また、行政財産は、原則として売払い、貸付け等の処分を行うことはできず、行政財産が不要となった場合は、各省各庁の長はその用途を廃止して普通財産とし、財務大臣に引き継ぐこととされている(法第18条第1項、第8条第1項)。
普通財産は、行政財産以外の一切の国有財産をいい(法第3条第3項)、原則として特定の行政目的に直接供されることのないものであり、例えば庁舎などの跡地、物納された土地、政府保有株式などがあり、原則として財務大臣が管理処分することとされている(法第6条)。
一部の各省庁所管の特別会計所属の国有地は、所管省庁が自ら処分する権限が認められている(法第8条第1項ただし書、同条第2項)。
近年は、国有財産の有効活用を図る観点から、財務省への事務委任を積極的に推進することにより、統一的ルールによる処分等が進められている。
国有財産台帳で管理されている国有財産の現在額は、毎年度、国会に報告することとされており、平成28年度末の国有財産現在額は106兆79億円であり、そのうち、行政財産は23兆4,645億円、普通財産は82兆5,434億円となっている。
また、国有財産のうち、土地の総額は17兆9,693億円であり、そのうち行政財産が13兆932億円、普通財産が4兆8,761億円となっている。
普通財産の土地のうち、在日米軍施設、地方公共団体等の公園用地等がその多くを占め、処分対象となる未利用国有地は4,234億円となっている。
土地の面積で見た場合、国有地の面積は87,650km2、国土面積377,971km2の約23.2%に相当する。
そのうち、行政財産は86,633km2とその約99%を占め、普通財産は1,017km2となっている。
普通財産のうち、山林原野等が845km2と83%を占め、未利用国有地は9km2と普通財産の土地の1%程度を占めるにすぎない。
なお、普通財産の土地のうち特別会計所属のものは、1,502億円、2km2となっている。
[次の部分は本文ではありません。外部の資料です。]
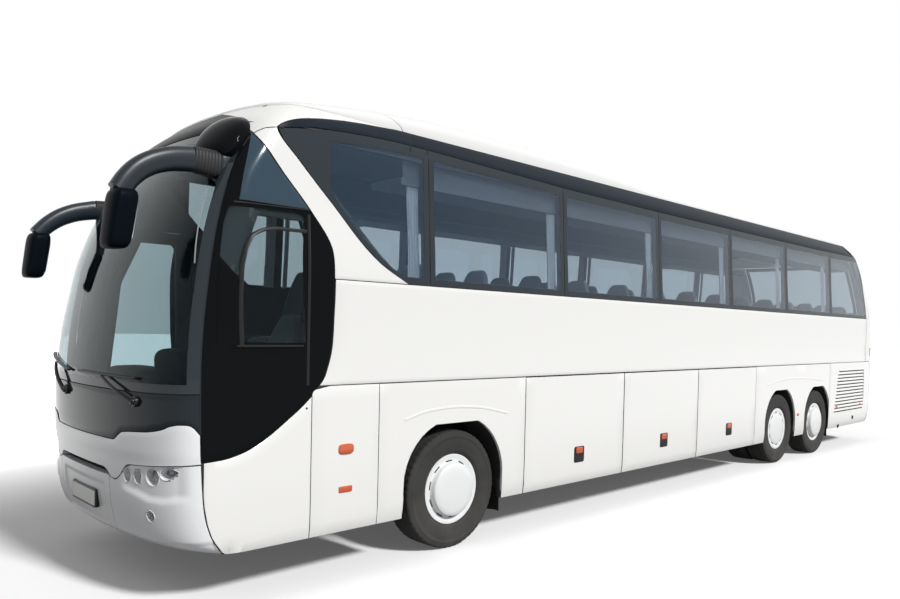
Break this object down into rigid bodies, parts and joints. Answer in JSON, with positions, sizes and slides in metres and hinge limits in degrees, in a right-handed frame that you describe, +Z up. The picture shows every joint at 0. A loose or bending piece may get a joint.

』
以上 引用終了。
引用の中でも
「行政財産は、原則として売払い、貸付け等の処分を行うことはできず、行政財産が不要となった場合は、各省各庁の長はその用途を廃止して普通財産とし、財務大臣に引き継ぐこととされている」
「近年は、国有財産の有効活用を図る観点から、財務省への事務委任を積極的に推進することにより、統一的ルールによる処分等が進められている。」
という事からも、国有財産については、なるべく有効活用の観点から、そして国の財政に貢献することを目的に売却処分されることになっています。
しかし、吉野先生は、この国有財産の売却処分について疑問を持たれています。
それは、売却処分を行って財政的に改善されるのは一時的な効果しか得られません。それよりもしっかりと国有財産を有効利用して、中長期的に活用できる状況にすることの方が長期的な財政改善に貢献することができるのではないかと考えています。
つまり、例えば1,000億円の国有財産があるとした場合、
1)これを民間に売却してしまえば、その時点で1,000億円の国庫収入があり、国家財政が1,000億円改善します
2)これを有効活用し、仮に4%程度の収益性のあるものにできれば、年間40億円の収入があり、財政が40億円分改善します。そして、その効果が長く続くほど、国家財政に長期に寄与します。
ここで、吉野先生が2)の案を支持するのは、主に世代格差や高齢化に伴う影響です。
1)の案は、一時的に改善しますが、それだけで現在の現役世代にしか影響がありません。
2)の案では、中期的に改善を促すことで、その効果は現役世代のみならず、将来世代への好影響も考えられます。
小屋の頭に浮かんだ例は、霞が関コモンゲートです。
この場所は、文部科学省と会計検査院の跡地を、民間と合同で再開発した事例です。
現在では、東館に文部科学省、文化庁、会計検査院、西館に民間企業が入っています。
この土地は官民一体で再開発した結果、国有財産と民間の財産に別れた結果になっていますが、国有財産をこのような形で再開発して、収益性を向上させることのできる例はたくさんありそうです。
このように単純に売却処分をして、現在の財政改善にしか目を向けないのは、将来世代に対する責任のない行為であると吉野先生はしています。
同じ指摘を、「埋蔵金問題」として一時期もてはやされた特別会計の剰余金処分問題にもされています。
埋蔵金問題とは、一般会計ではなく特別会計内に残っていた剰余金や積立金の処分に関する問題ですが、これが、2000年代後半から、一般会計や予算に利用されてきました。
これも先程の国有財産の話と同じで、
1)これを今利用してしまえば、その時点で予算として利用できる
2)これをしっかりと有効活用し、収益性のあるものにできれば、国家財政に長期に寄与します。
政治家としては、現時点で予算化してしまった方が、現役世代から支持が得やすいので、短史眼的な1)を選びがちですし、実際にそういう選択がされてきました。
本来は、これも将来世代に対する責任としては、中長期でしっかりと効果の出る利用方法を検討しなければなりません。
国有財産の処分、あるいは埋蔵金の活用については、現時点だけの判断ではなくどのような利用方法をすれば将来世代に寄与することができるか?
という視点で議論をしてほしい
というのが吉野先生のメッセージです。